Ting Pei had no aspirin, but she had a similarly effective pill that her doctor had prescribed for menstrual pain, a painkiller called Equagesic. After taking it, Bruce retired to rest. But this medication contained a muscle relaxant that provoked an immediate allergy in the actor. His brain swelled and Bruce Lee was found hours later in a coma in bed. They were unable to revive him.

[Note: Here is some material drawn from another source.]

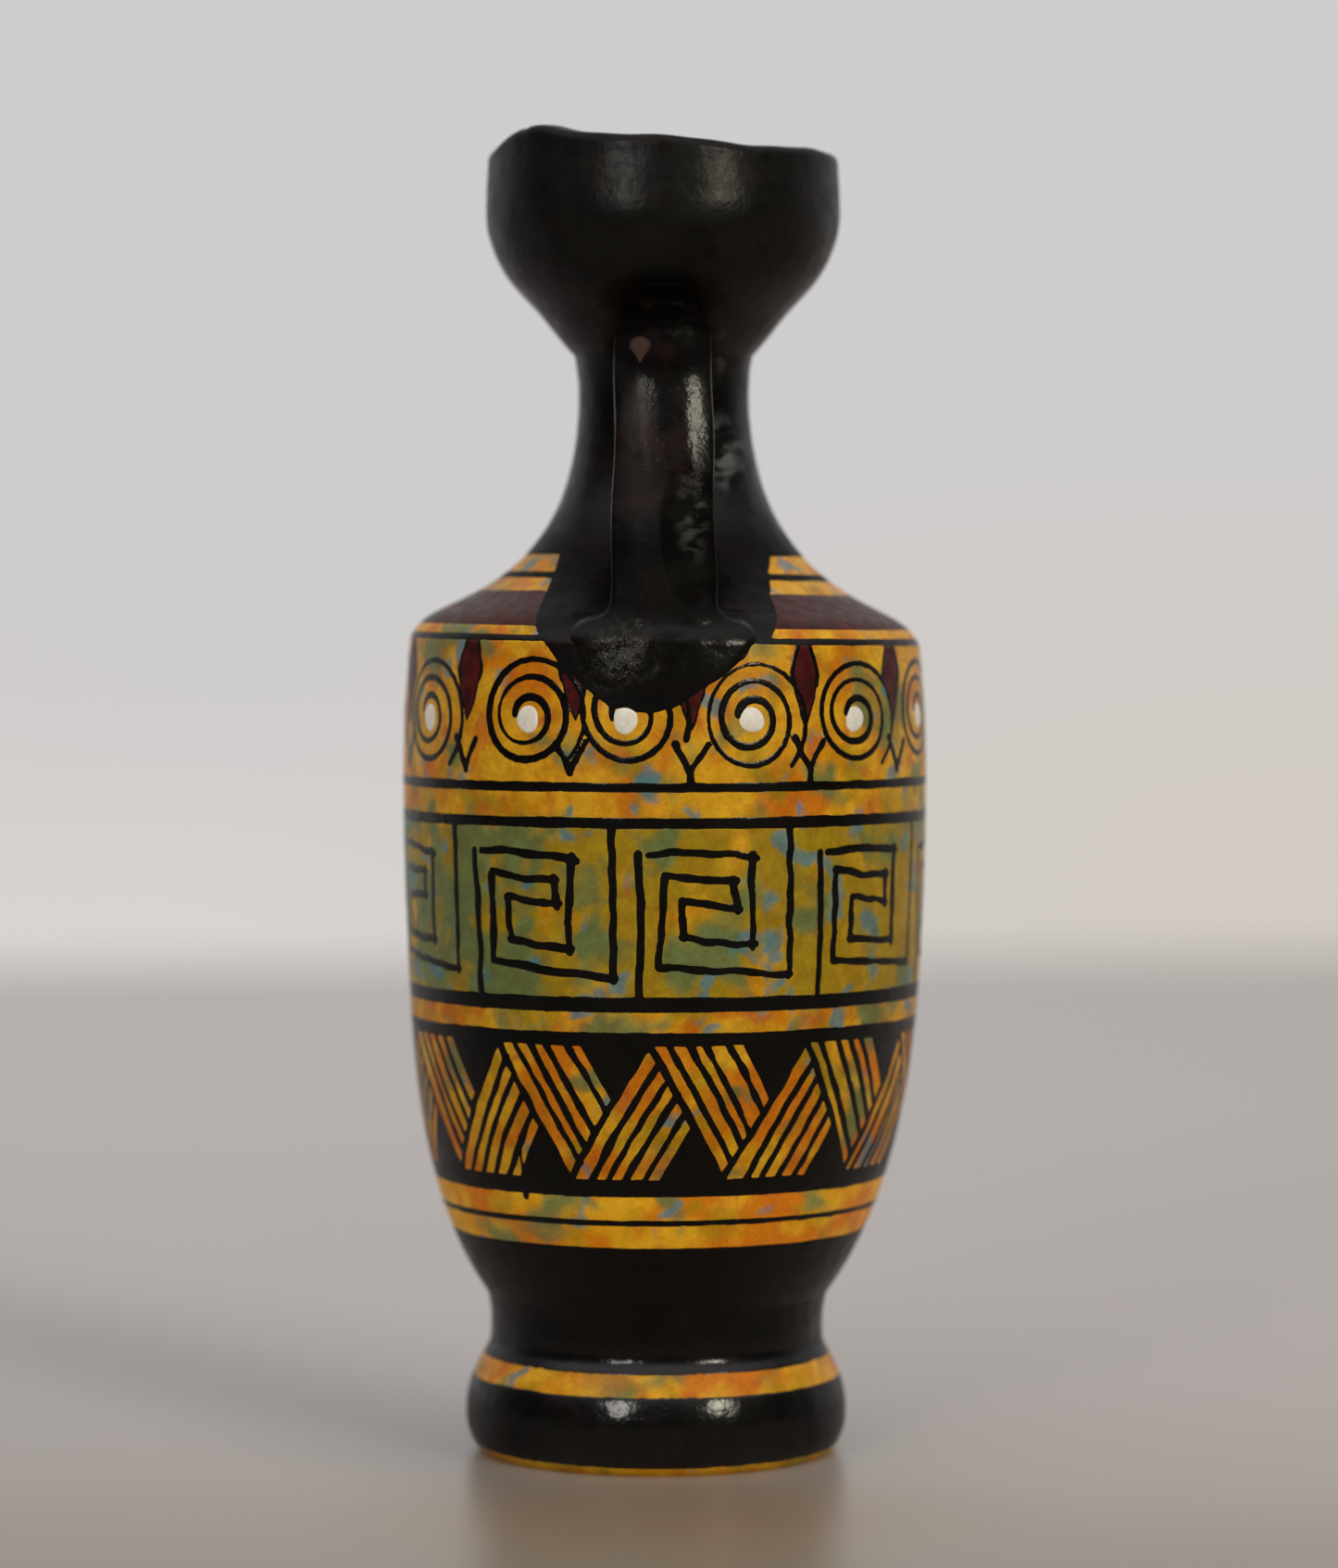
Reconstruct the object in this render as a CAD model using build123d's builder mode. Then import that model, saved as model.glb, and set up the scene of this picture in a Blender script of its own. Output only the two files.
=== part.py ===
"""A small hand-thrown lekythos: a one-handled oil flask with a cup mouth, built from thrown sections luted with slip.

Frame: millimetres, +Z up, origin at the centre of the foot's resting ring. The handle stands on the -Y side.
"""

from build123d import *
from math import radians, tan
import os

# Overall heights of the joints, from the resting plane up.
FOOT_TOP = 18.4
BODY_TOP = 93.2
NECK_TOP = 126.1
RIM_HEIGHT = 150.6
RIM_TILT = 2.2  # degrees: the lip was cut by hand and stands higher on the -X side

# Outer radii that the whole outline hangs on.
REST_RADIUS = 20.2
TORUS_RADIUS = 22.0
WAIST_RADIUS = 19.2
CREASE_RADIUS = 19.7
BODY_RADIUS = 30.05
ARRIS_RADIUS = 29.3
NECK_RADIUS = 9.7
CUP_FOOT_RADIUS = 10.15
MOUTH_RADIUS = 20.3

# Wall thicknesses and the passage through the neck.
BODY_WALL = 3.0
FLOOR = 3.4
MOUTH_WALL = 2.7
LIP_ROUNDING = 1.0
BORE_RADIUS = 6.4
BORE_BOTTOM = 110.0

# Foot underside and the socket that takes the body's nub.
RECESS_RADIUS = 15.4
RECESS_DEPTH = 9.5
RECESS_DOME = [(8.6, 7.9), (13.2, 3.5)]  # the hollow's roof passes through these
NUB_RADIUS = 14.6
NUB_DEPTH = 2.8

# Key joints: a spigot on one section enters a rebate in the next.
MOUTH_SPIGOT_RADIUS = 8.2
MOUTH_SPIGOT_HEIGHT = 2.0
BODY_SPIGOT_RADIUS = 26.6
BODY_SPIGOT_WALL = 1.5
BODY_SPIGOT_DEPTH = 2.4

# Slip channels: shallow scored rings in each joint face, filled with luting slip.
SLIP_DEPTH = 0.35
MOUTH_SLIP = (MOUTH_SPIGOT_RADIUS, 9.3)
BODY_SLIP = (BODY_SPIGOT_RADIUS, 28.4)
FOOT_SLIP = (NUB_RADIUS, 18.2)

# Handle: a pulled strap, from the underside of the mouth down to the shoulder's edge.
STRAP_WIDTH_TOP = 10.8
STRAP_WIDTH_BOTTOM = 12.2
STRAP_THICKNESS = 4.0
OUTER_CROWN = 1.5
INNER_CROWN = 0.4
STRAP_EDGE = 0.6
STRAP_PATH = [
    (10.5, 128.2),
    (14.2, 128.9),
    (17.6, 127.7),
    (19.6, 124.2),
    (20.7, 119.2),
    (21.75, 113.0),
    (23.0, 107.0),
    (24.7, 101.0),
    (27.3, 93.8),
]
STRAP_STATIONS = 9

# Wads of clay round the handle's ends: distance from the axis, height, half width, half depth.
UPPER_LUTE = (11.4, 129.6, 6.6, 4.8)
LOWER_LUTE = (24.2, 92.8, 10.8, 6.5)


def foot_outline():
    """Outer edge of the foot: rest ring, torus, waist and the crease under the body."""
    torus = Spline(
        (REST_RADIUS, 0),
        (TORUS_RADIUS, 5.4),
        (20.95, 9.5),
        (19.75, 11.8),
        (WAIST_RADIUS, 14.6),
        tangents=[(1, 0.9), (0, 1)],
    )
    waist = ThreePointArc(torus @ 1, (WAIST_RADIUS + 0.1, 16.6), (CREASE_RADIUS, FOOT_TOP))
    return waist @ 1


def body_outline():
    """Outer edge of the body wall, from the crease to the shoulder's arris."""
    wall = Spline(
        (CREASE_RADIUS, FOOT_TOP),
        (24.1, 26.4),
        (26.85, 34.9),
        (28.5, 44.0),
        (29.55, 56.3),
        (BODY_RADIUS, 70.0),
        (BODY_RADIUS, 82.0),
        (ARRIS_RADIUS, BODY_TOP),
    )
    return wall @ 1


def shoulder_outline():
    """Outer edge of the rounded arris, the sloping shoulder and the concave neck."""
    slope = Spline(
        (ARRIS_RADIUS, BODY_TOP),
        (27.9, 95.25),
        (25.1, 96.95),
        (21.3, 98.9),
        (17.2, 101.9),
        (13.9, 105.8),
        (11.75, 110.0),
        (10.5, 114.3),
        (9.87, 118.4),
    )
    throat = ThreePointArc(slope @ 1, (NECK_RADIUS, 121.6), (CUP_FOOT_RADIUS, NECK_TOP))
    return throat @ 1


def mouth_outline():
    """Outer edge of the cup mouth: flaring underside, full belly and upright lip."""
    cup = Spline(
        (CUP_FOOT_RADIUS, NECK_TOP),
        (14.2, 130.9),
        (18.0, 135.3),
        (19.9, 139.6),
        (MOUTH_RADIUS, 145.0),
        tangents=[(1, 1.0), (0, 1)],
    )
    lip = Line(cup @ 1, (MOUTH_RADIUS - 0.3, RIM_HEIGHT + 1))
    return lip @ 1


# The space inside the outer skin, as one solid: the handle and its lutes are trimmed to it.
with BuildPart() as envelope:
    with BuildSketch(Plane.XZ):
        with BuildLine():
            foot_outline()
            body_outline()
            shoulder_outline()
            lip_end = mouth_outline()
            Polyline(lip_end, (0, RIM_HEIGHT + 1), (0, 0), (REST_RADIUS, 0))
        make_face()
    revolve(axis=Axis.Z)


def slip_ring(radii, top):
    """A thin flat ring of luting slip that fills the scored channel below a joint face."""
    inner, outer = radii
    with BuildPart() as ring:
        with BuildSketch(Plane.XY.offset(top - SLIP_DEPTH)):
            Circle(outer)
            Circle(inner, mode=Mode.SUBTRACT)
        extrude(amount=SLIP_DEPTH)
    return ring.part


mouth_slip_ring = slip_ring(MOUTH_SLIP, NECK_TOP)
shoulder_slip_ring = slip_ring(BODY_SLIP, BODY_TOP)
foot_slip_ring = slip_ring(FOOT_SLIP, FOOT_TOP)

# Foot: torus and waist in one turned piece, hollowed underneath, with a socket on top.
with BuildPart() as foot:
    with BuildSketch(Plane.XZ):
        with BuildLine():
            crease = foot_outline()
            Polyline(
                crease,
                (NUB_RADIUS, FOOT_TOP),
                (NUB_RADIUS, FOOT_TOP - NUB_DEPTH),
                (0, FOOT_TOP - NUB_DEPTH),
                (0, RECESS_DEPTH),
            )
            dome = ThreePointArc((0, RECESS_DEPTH), *RECESS_DOME)
            Polyline(dome @ 1, (RECESS_RADIUS, 0), (REST_RADIUS, 0))
        make_face()
    revolve(axis=Axis.Z)
    add(foot_slip_ring, mode=Mode.SUBTRACT)

# Body: the tall wall with its own floor and a nub that keys into the foot.
with BuildPart() as body:
    with BuildSketch(Plane.XZ):
        with BuildLine():
            arris = body_outline()
            rim_step = (BODY_SPIGOT_RADIUS, BODY_TOP)
            step_foot = (BODY_SPIGOT_RADIUS, BODY_TOP - BODY_SPIGOT_DEPTH)
            Polyline(arris, rim_step, step_foot)
            inside = Spline(
                step_foot,
                (BODY_RADIUS - BODY_WALL, 74.0),
                (28.4 - BODY_WALL, 43.5),
                (18.6, 25.2),
                (8.0, FOOT_TOP - NUB_DEPTH + FLOOR + 0.6),
                (0, FOOT_TOP - NUB_DEPTH + FLOOR),
                tangents=[(0.1, -1), (-1, 0)],
            )
            Polyline(
                inside @ 1,
                (0, FOOT_TOP - NUB_DEPTH),
                (NUB_RADIUS, FOOT_TOP - NUB_DEPTH),
                (NUB_RADIUS, FOOT_TOP),
                (CREASE_RADIUS, FOOT_TOP),
            )
        make_face()
    revolve(axis=Axis.Z)
    add(shoulder_slip_ring, mode=Mode.SUBTRACT)

# Shoulder and neck: thrown as one funnel, with a spigot at each end and a straight bore.
with BuildPart() as shoulder_neck:
    with BuildSketch(Plane.XZ):
        with BuildLine():
            top = shoulder_outline()
            Polyline(
                top,
                (MOUTH_SPIGOT_RADIUS, NECK_TOP),
                (MOUTH_SPIGOT_RADIUS, NECK_TOP + MOUTH_SPIGOT_HEIGHT),
                (BORE_RADIUS, NECK_TOP + MOUTH_SPIGOT_HEIGHT),
                (BORE_RADIUS, BORE_BOTTOM),
            )
            funnel = Spline(
                (BORE_RADIUS, BORE_BOTTOM),
                (9.8, 103.0),
                (17.0, 97.2),
                (23.4, 93.8),
                (BODY_SPIGOT_RADIUS - BODY_SPIGOT_WALL, BODY_TOP - BODY_SPIGOT_DEPTH),
                tangents=[(0, -1), (0.5, -1)],
            )
            Polyline(
                funnel @ 1,
                (BODY_SPIGOT_RADIUS, BODY_TOP - BODY_SPIGOT_DEPTH),
                (BODY_SPIGOT_RADIUS, BODY_TOP),
                (ARRIS_RADIUS, BODY_TOP),
            )
        make_face()
    revolve(axis=Axis.Z)
    add(mouth_slip_ring, mode=Mode.SUBTRACT)

# Mouth: a deep cup with an upright lip, rebated below to sit over the neck's spigot.
with BuildPart() as mouth:
    with BuildSketch(Plane.XZ):
        with BuildLine():
            lip_end = mouth_outline()
            Line(lip_end, (MOUTH_RADIUS - MOUTH_WALL, RIM_HEIGHT + 1))
            bowl = Spline(
                (MOUTH_RADIUS - MOUTH_WALL, RIM_HEIGHT + 1),
                (MOUTH_RADIUS - MOUTH_WALL + 0.1, 144.0),
                (16.0, 137.6),
                (11.2, 132.6),
                (BORE_RADIUS, NECK_TOP + MOUTH_SPIGOT_HEIGHT),
                tangents=[(0, -1), (-0.6, -1)],
            )
            Polyline(
                bowl @ 1,
                (MOUTH_SPIGOT_RADIUS, NECK_TOP + MOUTH_SPIGOT_HEIGHT),
                (MOUTH_SPIGOT_RADIUS, NECK_TOP),
                (CUP_FOOT_RADIUS, NECK_TOP),
            )
        make_face()
    revolve(axis=Axis.Z)
    rim_centre = RIM_HEIGHT - MOUTH_RADIUS * tan(radians(RIM_TILT))
    rim_plane = Plane((0, 0, rim_centre), z_dir=(0, 0, 1)).rotated((0, RIM_TILT, 0))
    split(bisect_by=rim_plane, keep=Keep.BOTTOM)
    lip_edges = mouth.edges().group_by(Axis.Z)[-1]
    fillet(lip_edges, radius=LIP_ROUNDING)


with BuildLine(Plane.YZ) as strap_curve:
    Spline([(-r, z) for r, z in STRAP_PATH])
strap_line = strap_curve.line


def strap_section(share):
    """Cross-section at a share of the strap's length: a full crown outside, a shallow one inside."""
    half_width = (STRAP_WIDTH_TOP + (STRAP_WIDTH_BOTTOM - STRAP_WIDTH_TOP) * share**2) / 2
    half_thickness = STRAP_THICKNESS / 2
    outer_edge = half_thickness - OUTER_CROWN
    inner_edge = half_thickness - INNER_CROWN
    across = Plane(origin=strap_line @ share, x_dir=(1, 0, 0), z_dir=strap_line % share)
    with BuildSketch(across) as section:
        with BuildLine():
            crown = ThreePointArc((-half_width, outer_edge), (0, half_thickness), (half_width, outer_edge))
            side = Line(crown @ 1, (half_width, -inner_edge))
            belly = ThreePointArc(side @ 1, (0, -half_thickness), (-half_width, -inner_edge))
            Line(belly @ 1, crown @ 0)
        make_face()
        fillet(section.vertices(), radius=STRAP_EDGE)
    return section.sketch


with BuildPart() as strap:
    for station in range(STRAP_STATIONS):
        add(strap_section(station / (STRAP_STATIONS - 1)))
    loft()
full_strap = strap.part

# Handle: the strap, trimmed to the skin of the mouth and the shoulder.
with BuildPart() as handle:
    add(full_strap)
    add(envelope.part, mode=Mode.SUBTRACT)


def lute(centre_radius, centre_height, half_width, half_depth):
    """A wad of clay pressed round one end of the strap: a spheroid, trimmed to the strap and the pot's skin."""
    with BuildPart() as wad:
        with BuildSketch(Plane.XY):
            with BuildLine():
                outline = ThreePointArc((-1, 0), (0, 1), (1, 0))
                Line(outline @ 1, outline @ 0)
            make_face()
        revolve(axis=Axis.X)
        scale(by=(half_width, half_depth, half_depth))
    with BuildPart() as trimmed:
        add(wad.part.moved(Location((0, -centre_radius, centre_height))))
        add(full_strap, mode=Mode.SUBTRACT)
        add(envelope.part, mode=Mode.SUBTRACT)
    return trimmed.part


handle_upper_lute = lute(*UPPER_LUTE)
handle_lower_lute = lute(*LOWER_LUTE)

pieces = {
    "foot": foot.part,
    "body": body.part,
    "shoulder_neck": shoulder_neck.part,
    "mouth": mouth.part,
    "handle": handle.part,
    "handle_upper_lute": handle_upper_lute,
    "handle_lower_lute": handle_lower_lute,
    "foot_slip_ring": foot_slip_ring,
    "shoulder_slip_ring": shoulder_slip_ring,
    "mouth_slip_ring": mouth_slip_ring,
}

os.makedirs("parts", exist_ok=True)
for label, piece in pieces.items():
    piece.label = label
    export_step(piece, f"parts/{label}.step")
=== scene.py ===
"""Looks of the painted lekythos: hand-thrown skins, a smeared-on strap handle and brushed decoration.

Frame: metres, +Z up, the handle on the -Y side. The drawing code works in millimetres: an azimuth is 0 at the
handle and grows towards +X, and a height is above the resting plane.
"""

import math

import bmesh
import bpy
import numpy as np
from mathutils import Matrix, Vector
from mathutils.bvhtree import BVHTree


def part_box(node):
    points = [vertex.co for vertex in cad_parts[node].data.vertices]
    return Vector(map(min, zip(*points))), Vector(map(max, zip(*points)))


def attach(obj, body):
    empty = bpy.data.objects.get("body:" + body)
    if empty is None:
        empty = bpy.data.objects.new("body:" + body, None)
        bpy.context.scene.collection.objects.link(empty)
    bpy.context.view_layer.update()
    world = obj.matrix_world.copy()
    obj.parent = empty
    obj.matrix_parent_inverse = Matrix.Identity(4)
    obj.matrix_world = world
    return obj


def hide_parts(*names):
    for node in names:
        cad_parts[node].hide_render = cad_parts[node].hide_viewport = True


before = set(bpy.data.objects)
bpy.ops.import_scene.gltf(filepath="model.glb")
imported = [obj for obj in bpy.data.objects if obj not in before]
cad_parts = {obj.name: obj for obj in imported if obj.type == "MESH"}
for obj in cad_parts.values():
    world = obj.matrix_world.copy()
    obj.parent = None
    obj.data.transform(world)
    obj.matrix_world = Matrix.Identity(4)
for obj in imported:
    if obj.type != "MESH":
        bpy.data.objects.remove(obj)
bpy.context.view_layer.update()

MM = 0.001
CUT = 1e-4  # mm: sections are taken this far beside the meridian, so that no vertex lies on the cut
TAU = 2 * math.pi

# Heights of the thrown sections, in mm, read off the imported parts.
FOOT_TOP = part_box("foot")[1].z / MM
BODY_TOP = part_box("body")[1].z / MM
NECK_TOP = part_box("mouth")[0].z / MM
RIM_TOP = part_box("mouth")[1].z / MM

# Heights of the painted zones, in mm.
SPIRAL_ZONE = (78.1, 93.3)
MEANDER_ZONE = (54.5, 73.0)
ZIGZAG_ZONE = (34.1, 49.0)
NECK_PAINT_END = 103.1
THIN_LINE = (28.65, 29.42)
LOWER_PAINT = (11.3, 26.2)
TORUS_PAINT = (0.95, 9.0)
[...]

It seems hard to believe that a punching machine such as Bruce Lee could be defeated by a simple excipient-coated painkiller. From murder to heatstroke, there were a number of other wild theories attributed to Bruce Lee's death. Lee's friend (and fictional nemesis), Chuck Norris, said it was due to a reaction to antibiotics. Forensic pathologist Dr Michael Hunter claimed it was an adrenal crisis caused by cortisone overuse; and author Matthew Polly, after consulting with numerous medical experts for a 2018 biography (and arguably the best), said that he died of cerebral edema caused by overexertion and heatstroke. Also, in late 1972, Lee had the sweat glands removed from his armpits because he was of the opinion that sweat was unattractive on camera. Matthew Polly claims that might have had something to do with the fateful heat stroke.
But numerous witnesses affirm that, months before his death, Bruce Lee had an ungainly walk, was consumptive, confused, forgetful, paranoid, and prone to fits of rage with a depressive attitude. He was a guy with 1% body fat who had just lost 10 kilos due to the stress of insisting on re-shooting even the smallest detail of the fights in 'Enter the Dragon' over and over again.
Why was the painkiller theory accepted?
According to some witnesses present, minutes after the death of Bruce Lee was confirmed, the doctors who treated him met and someone asked them to ignore the use of cannabis in the official version, thus giving rise to a famous phrase by Dr. R. D. Teare, a drug expert who testified at the Hong Kong government's investigation into his death: "The cannabis we found in Bruce Lee's stomach affected his death as much as a cup of tea." But, according to Bruce Lee's personal physician in the US, Donald Langford, “they simply wanted to present a socially acceptable explanation. The Hong Kong authorities wanted to avoid embarrassment."
Bruce Lee was a youth hero. Every move he made was imitated by thousands of young people. If the actor's use of hashish were to become a major problem, Hong Kong could soon be hit by a hashish epidemic.
Cannabis has been illegal there since 1969, and this is one of the points where the law in Hong Kong (which has been an autonomous territory under Chinese control since the handover from the U.K. in 1997) is significantly harsher than Chinese law. Possession of even five grams of cannabis resin is punishable by a fine of 5 million HK dollars (about €600,000) and life imprisonment. Bruce Lee's use of cannabis could ultimately explain why his hometown of Hong Kong never named any streets, squares, parks or buildings after him.
There is only one tribute to the actor in the city, a bronze statue commissioned by his fan club: his fans raised $100,000 for the monument to be erected after asking the government for permission to commemorate his legacy. Located on the Avenue of Stars, a sidewalk on the waterfront of Hong Kong's Victoria Bay, in the Tsim Sha Tsui district, it depicts Bruce in his "ready to attack" pose from his iconic film 'Fist of Fury' released in 1972. The president of the fan club explained why they did it: "We had to honor his memory in some way, we want people to know about the legend of Bruce Lee."